Competition for the tooth fairy

You’ve heard of cord blood banks? They operate on the idea that the blood from your child’s umbilical cord can be used later to treat diseases like leukemia, sickle cell and metabolic problems among others. The problem is that it’s generally expensive and the likelihood that you’ll actually need it is difficult to predict. Costs range from $600-$2000 for the initial deposit in a private bank and then there’s a yearly storage fee that hovers around $100. The probability that you’ll need it can be anywhere from 1:1,000 to 1:200,000, depending on who you ask. It’s free to donate to a public cord bank, but there you’re not assured that you’d have access to the blood that you deposited.

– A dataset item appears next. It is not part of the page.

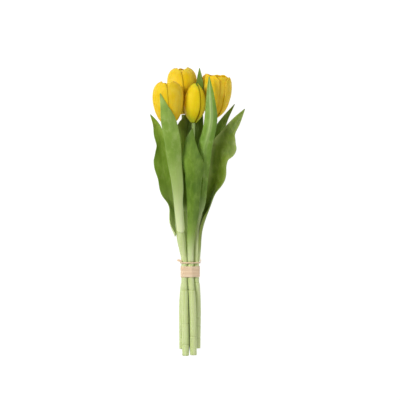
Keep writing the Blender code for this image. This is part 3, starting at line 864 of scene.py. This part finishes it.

Now, apparently, there’s a new cheaper option and it’s based here in Austin. BioEden can take your child’s baby teeth and extract stem cells from them that can be used to treat diseases. The cost is somewhat cheaper and for those of us that have kids that were too old or decided to delay the decision, we’ve got another option. I’ve inexplicably been saving my son’s baby teeth as he’s lost them. They’re sitting in a plastic baggie in the top drawer of my dresser. Honestly, I don’t know why I’m saving them. I don’t think I’m shelling out the money on the outside chance that they’ll help later though, especially since we don’t have a history of the types of things it might help. I wonder how long you can keep the teeth and still harvest the cells? I guess you’re SOL once the tooth is out and you haven’t put it in their special ToothSaver solution with ice packs?

Update (2006.07.17): The Statesman wrote a story about this today.